At one point the Australian Woolshed hosted 1000 ram shows annually, drawing 75,000 foreign tourists, served 100,000 meals a year in the on-site restaurant and was the third-biggest user of Polaroid film in the state.

“What I enjoyed most was reaching the international markets and the pleasure we gave people that went there and appreciated it,” Ken says.

|“I also loved the bush dances. Most nights we would have a full house, absolutely packed out with 300 people.”|

Drought takes its toll

Ken’s vision for the Australian Woolshed – to bring the country to the city – was inspired by his days working on the land in regional Queensland.

“I was running a sheep property at Dirranbandi and in the 1960s we had the most shocking drought that I’ve been associated with,” Ken recalls.

“There was 12 months where it didn’t rain.

“That made me start thinking that there had to be better things in life than running a farm in a drought.”

Ken moved into cattle, but that industry also took a plunge.

Ken and wife Margaret sold up and moved to Brisbane in 1979 to begin working on their vision to develop a theme park, originally known as Rainbow Valley, which operated from 1982 to 2006.

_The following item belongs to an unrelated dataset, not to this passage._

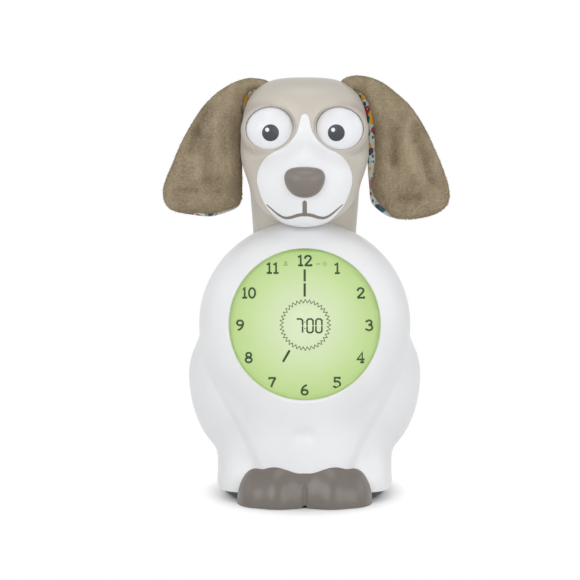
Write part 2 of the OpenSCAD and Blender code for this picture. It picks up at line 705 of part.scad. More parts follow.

“I started a tourist attraction with a waterslide for a start – the first waterslide in Brisbane – to get a bit of cash flow.

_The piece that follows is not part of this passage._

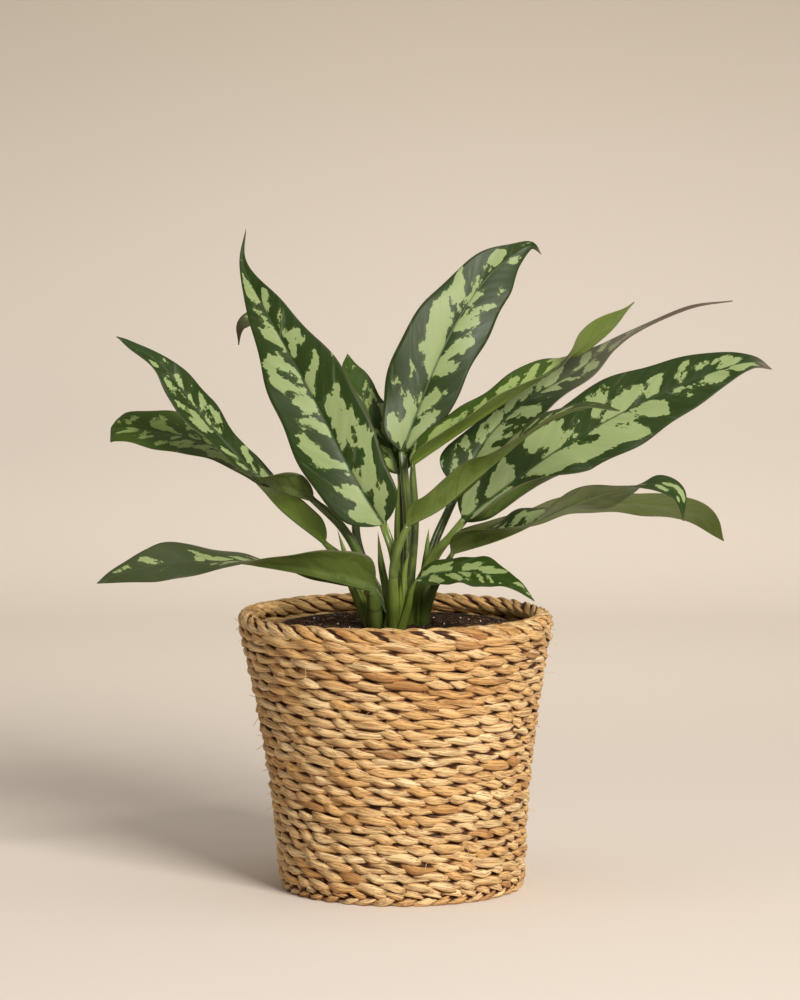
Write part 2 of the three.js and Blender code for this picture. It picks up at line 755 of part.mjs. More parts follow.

“I always had the idea of a woolshed because I knew the sheep industry.

“People told me plenty of times that they thought I was crazy,” he says.

“We were building it all on 22 percent (bank) interest.”

Right place, right time

With the Crocodile Dundee movie exposing the “Land down under” to a foreign audience of millions, Ken says “the Australian tourism industry became quite profitable”.

“It was always going to take a number of years to be viable, and that’s exactly what it did become.” After a name change to Australian Woolshed, the tourist attraction welcomed a stream of overseas visitors, particularly people from Japan, China and Singapore, seeking an Aussie “outback” experience.

The walls of Ken’s bedroom are adorned with photos of him with sheep, koalas and kangaroos, while the shelves hold several Queensland Tourism Awards.

Ken says his favourite animals were the koalas that would crawl up his leg and sit on his shoulder, which “people couldn’t believe was possible”.

He also loved the rams “which would walk on stage by themselves” for three shows each day.

Sixteen years after Australian Woolshed closed, Ken stills meets people who visited the tourist attraction, sharing “always complementary” memories about their experiences.